The rule for not moving onto attacked squares is already implemented, as a generalization of the Chu-Shogi Lion-capture rule. The latter is implemented by temporarily designating the capturing piece as (absolute) royal, so that having exposed it to capture would be considered illegal. The capture matrix allows you to invoke this in a type-specific way, and you could specify it for the silent piece for capture of anything, including the empty square (i.e. the non-captures).

The 'second attacker' rule is more complex; the easiest way to implement it would be replacement of the main loop of the move generator by one that first generates all moves except the captures of the silent piece (which would be the normal one if we just don't define any captures at all on the silent piece). This should then be followed by a scan through the generated move list to see which enemy pieces have captures on them, and then generating capture moves of the silent piece exclusively on those. Or perhaps do the first move generation including all captures of the silent piece, and the do two scans through the move list: one to identify victims of captures by other pieces, and then to delete all captures of the silent piece of other victims than those. In any case this would involve a fairly large amount of custom scripting.

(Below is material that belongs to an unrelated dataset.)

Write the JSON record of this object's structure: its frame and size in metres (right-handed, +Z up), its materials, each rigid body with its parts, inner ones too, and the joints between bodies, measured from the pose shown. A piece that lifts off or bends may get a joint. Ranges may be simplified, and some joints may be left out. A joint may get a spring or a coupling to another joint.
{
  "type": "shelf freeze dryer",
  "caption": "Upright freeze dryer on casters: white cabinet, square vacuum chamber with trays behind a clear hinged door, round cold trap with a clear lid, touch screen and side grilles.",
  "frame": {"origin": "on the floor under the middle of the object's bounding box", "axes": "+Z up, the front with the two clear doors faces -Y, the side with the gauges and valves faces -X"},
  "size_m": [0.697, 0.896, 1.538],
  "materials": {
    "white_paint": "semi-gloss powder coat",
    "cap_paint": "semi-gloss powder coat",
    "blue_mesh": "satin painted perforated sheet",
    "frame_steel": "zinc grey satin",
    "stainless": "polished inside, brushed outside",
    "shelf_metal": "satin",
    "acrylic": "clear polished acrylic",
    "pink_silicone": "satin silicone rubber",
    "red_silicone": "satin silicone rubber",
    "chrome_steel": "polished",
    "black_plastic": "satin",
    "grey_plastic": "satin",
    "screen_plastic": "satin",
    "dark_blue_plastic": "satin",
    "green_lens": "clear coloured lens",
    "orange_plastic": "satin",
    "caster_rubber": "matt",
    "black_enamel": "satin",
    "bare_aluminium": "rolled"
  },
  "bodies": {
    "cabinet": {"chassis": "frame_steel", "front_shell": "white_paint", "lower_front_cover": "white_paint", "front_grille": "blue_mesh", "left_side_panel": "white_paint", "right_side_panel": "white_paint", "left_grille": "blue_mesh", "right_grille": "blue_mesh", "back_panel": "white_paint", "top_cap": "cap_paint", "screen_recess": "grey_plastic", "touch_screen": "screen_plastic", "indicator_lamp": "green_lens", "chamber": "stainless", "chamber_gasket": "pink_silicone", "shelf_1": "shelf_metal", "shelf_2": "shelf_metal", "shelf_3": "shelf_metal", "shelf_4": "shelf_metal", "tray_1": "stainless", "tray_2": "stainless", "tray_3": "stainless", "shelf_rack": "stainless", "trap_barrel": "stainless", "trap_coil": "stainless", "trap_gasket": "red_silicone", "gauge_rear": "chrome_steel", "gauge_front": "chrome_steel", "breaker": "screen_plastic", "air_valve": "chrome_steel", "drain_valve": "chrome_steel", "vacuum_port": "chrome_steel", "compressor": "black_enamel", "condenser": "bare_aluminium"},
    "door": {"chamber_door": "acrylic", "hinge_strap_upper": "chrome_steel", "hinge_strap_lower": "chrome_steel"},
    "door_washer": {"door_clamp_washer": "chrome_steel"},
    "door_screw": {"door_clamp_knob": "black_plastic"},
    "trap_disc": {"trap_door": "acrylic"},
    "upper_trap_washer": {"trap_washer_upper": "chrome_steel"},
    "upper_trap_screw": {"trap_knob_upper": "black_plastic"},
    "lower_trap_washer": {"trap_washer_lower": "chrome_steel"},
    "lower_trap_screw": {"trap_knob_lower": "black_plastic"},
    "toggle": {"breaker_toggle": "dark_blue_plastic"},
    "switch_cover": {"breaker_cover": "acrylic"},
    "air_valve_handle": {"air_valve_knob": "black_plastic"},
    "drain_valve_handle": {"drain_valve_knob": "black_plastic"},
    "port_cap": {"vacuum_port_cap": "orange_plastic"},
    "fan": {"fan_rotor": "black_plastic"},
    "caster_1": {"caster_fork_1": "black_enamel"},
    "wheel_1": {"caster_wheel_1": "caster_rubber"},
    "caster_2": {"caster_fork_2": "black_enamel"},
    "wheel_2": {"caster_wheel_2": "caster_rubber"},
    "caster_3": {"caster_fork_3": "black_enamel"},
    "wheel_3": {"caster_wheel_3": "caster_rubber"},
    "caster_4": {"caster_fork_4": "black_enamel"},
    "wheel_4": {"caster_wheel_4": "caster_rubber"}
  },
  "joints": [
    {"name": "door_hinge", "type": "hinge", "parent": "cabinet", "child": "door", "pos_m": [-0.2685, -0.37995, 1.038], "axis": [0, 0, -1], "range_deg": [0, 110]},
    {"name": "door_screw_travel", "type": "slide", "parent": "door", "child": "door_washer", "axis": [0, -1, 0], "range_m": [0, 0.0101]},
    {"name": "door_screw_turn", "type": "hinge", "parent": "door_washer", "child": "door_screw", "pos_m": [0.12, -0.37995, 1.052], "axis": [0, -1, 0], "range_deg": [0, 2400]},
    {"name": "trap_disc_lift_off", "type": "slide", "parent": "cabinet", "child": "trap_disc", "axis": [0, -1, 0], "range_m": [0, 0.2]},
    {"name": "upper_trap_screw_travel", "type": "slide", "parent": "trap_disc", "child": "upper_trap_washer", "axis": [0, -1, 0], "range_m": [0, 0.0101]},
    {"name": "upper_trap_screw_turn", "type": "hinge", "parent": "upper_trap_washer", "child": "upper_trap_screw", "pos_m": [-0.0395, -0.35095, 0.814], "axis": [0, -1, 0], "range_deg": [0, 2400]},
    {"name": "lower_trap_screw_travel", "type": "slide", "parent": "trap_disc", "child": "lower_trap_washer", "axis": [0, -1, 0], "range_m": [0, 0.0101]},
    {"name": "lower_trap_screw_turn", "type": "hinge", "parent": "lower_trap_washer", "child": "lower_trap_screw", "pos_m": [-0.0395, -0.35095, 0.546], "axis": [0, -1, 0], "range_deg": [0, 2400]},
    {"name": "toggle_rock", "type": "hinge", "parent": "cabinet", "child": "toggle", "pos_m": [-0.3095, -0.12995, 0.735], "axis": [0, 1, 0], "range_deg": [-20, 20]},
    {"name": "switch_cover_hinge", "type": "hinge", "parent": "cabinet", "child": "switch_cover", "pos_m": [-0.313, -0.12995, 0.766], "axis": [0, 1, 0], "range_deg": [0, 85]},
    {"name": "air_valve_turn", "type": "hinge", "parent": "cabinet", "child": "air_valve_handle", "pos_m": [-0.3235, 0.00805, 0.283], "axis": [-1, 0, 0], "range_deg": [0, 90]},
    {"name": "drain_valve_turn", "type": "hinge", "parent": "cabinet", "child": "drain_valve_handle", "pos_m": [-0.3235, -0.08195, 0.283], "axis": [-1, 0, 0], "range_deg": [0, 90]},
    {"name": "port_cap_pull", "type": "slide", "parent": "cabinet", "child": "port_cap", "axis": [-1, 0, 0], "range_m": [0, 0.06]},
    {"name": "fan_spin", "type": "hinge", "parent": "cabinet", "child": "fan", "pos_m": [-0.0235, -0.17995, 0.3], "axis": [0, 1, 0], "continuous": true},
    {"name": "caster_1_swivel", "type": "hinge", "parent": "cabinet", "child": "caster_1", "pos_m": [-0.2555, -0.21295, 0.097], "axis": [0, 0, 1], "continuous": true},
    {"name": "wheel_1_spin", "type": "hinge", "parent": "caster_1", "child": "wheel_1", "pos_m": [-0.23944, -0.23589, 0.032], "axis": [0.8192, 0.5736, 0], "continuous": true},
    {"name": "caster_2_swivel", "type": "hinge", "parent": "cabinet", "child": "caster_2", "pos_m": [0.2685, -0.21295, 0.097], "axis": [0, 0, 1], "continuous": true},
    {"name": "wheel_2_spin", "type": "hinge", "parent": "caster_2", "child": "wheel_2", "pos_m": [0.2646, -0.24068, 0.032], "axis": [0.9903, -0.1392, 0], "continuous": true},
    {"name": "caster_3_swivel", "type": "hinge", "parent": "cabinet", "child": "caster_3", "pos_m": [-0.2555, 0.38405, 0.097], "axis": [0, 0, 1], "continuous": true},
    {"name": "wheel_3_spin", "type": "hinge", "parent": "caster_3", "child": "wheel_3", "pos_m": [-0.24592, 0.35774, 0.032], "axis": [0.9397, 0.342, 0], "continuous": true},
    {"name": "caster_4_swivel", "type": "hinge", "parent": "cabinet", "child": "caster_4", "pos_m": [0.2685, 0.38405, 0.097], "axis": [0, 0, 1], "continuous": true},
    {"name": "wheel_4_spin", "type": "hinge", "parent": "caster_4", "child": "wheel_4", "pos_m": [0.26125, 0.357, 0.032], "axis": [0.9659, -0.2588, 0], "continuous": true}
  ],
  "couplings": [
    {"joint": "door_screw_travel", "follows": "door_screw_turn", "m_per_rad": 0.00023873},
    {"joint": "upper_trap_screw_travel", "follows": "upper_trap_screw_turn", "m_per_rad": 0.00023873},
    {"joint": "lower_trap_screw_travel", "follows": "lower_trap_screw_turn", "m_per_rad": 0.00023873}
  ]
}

This all assumes that the requirement of a second attacker means a second pseudo-legal attacker. If the second attack would have to be fully legal, it would become far more complex, as you would have to figure out which captures in the move list expose your King, which requires searching one half-move further ahead, and generating the opponent reply to each of your captures there.

Chicken Pawns are also worse; these cannot be implemented by post-editing of your own move list, but are also dependent on opponent moves. I don't recall what the exact rules for these are, in particular what happens if they cannot withdraw, or can only withdraw to squares that are also under attack. If you would lose in that case they are simply royal pieces. Perhaps except that they might not use their forward moves for getting out of check, which would e similar to not being allowed to castle out of check.